If the patterns of performance for both teams hold somewhere near to recent trends then the price on Luton draw no bet is a solid proposition.
QPR v Swansea
Swansea travel to the capital as a team that has no doubt about themselves in the way that they want to go about playing their football. That playing style has carried the team to some good performance levels this season, even if it isn’t always matched by the results.
QPR’s home record sits well in the bottom half of the division and whilst they still create a higher xG than their opponents at home, as do 21 of the 24 Championship clubs, there isn’t much in it. Swansea have a perfectly fair away performance record according to the xG data, across the season they have created a very similar xG to what they have conceded. Playing against a team such as QPR with a relatively poor home record to the rest of the league this is a positive sign for the Swans to potentially create more chances than QPR here.

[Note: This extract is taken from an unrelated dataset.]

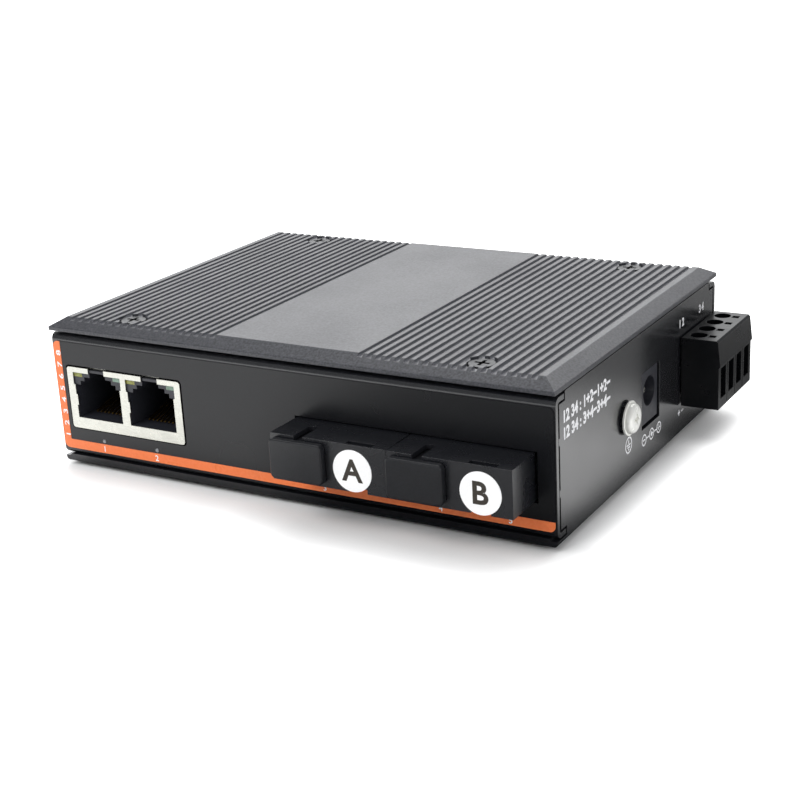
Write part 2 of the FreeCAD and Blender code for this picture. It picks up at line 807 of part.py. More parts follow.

Indeed, this is what Swansea have managed to do in every away game since the World Cup break. Despite results being one win, one draw and one loss, each of those matches have seen Swansea be the better side on paper. With problem forward Michael Obafemi’s future seemingly being out of the squad it has allowed Russell Martin to forge on without him and using Joel Piroe as a pivot with the likes of Liam Cullen and Oli Cooper buzzing around the Dutchman has worked really well of late.
QPR under Neil Critchley remain a work in progress. The transition between styles is causing a little bit of uncertainty and producing performances that are, at best, average. Home form has been a concern with a series of defeats at Loftus Road. This is backed up by the xG data which suggests that QPR were the losers of the xG battle in each of their home games since the World Cup break. Two of those were against Burnley and Sheffield United though so it is a tough sample.
Either way, there is enough evidence to suggest that Swansea are a good price draw no bet to get the win at QPR.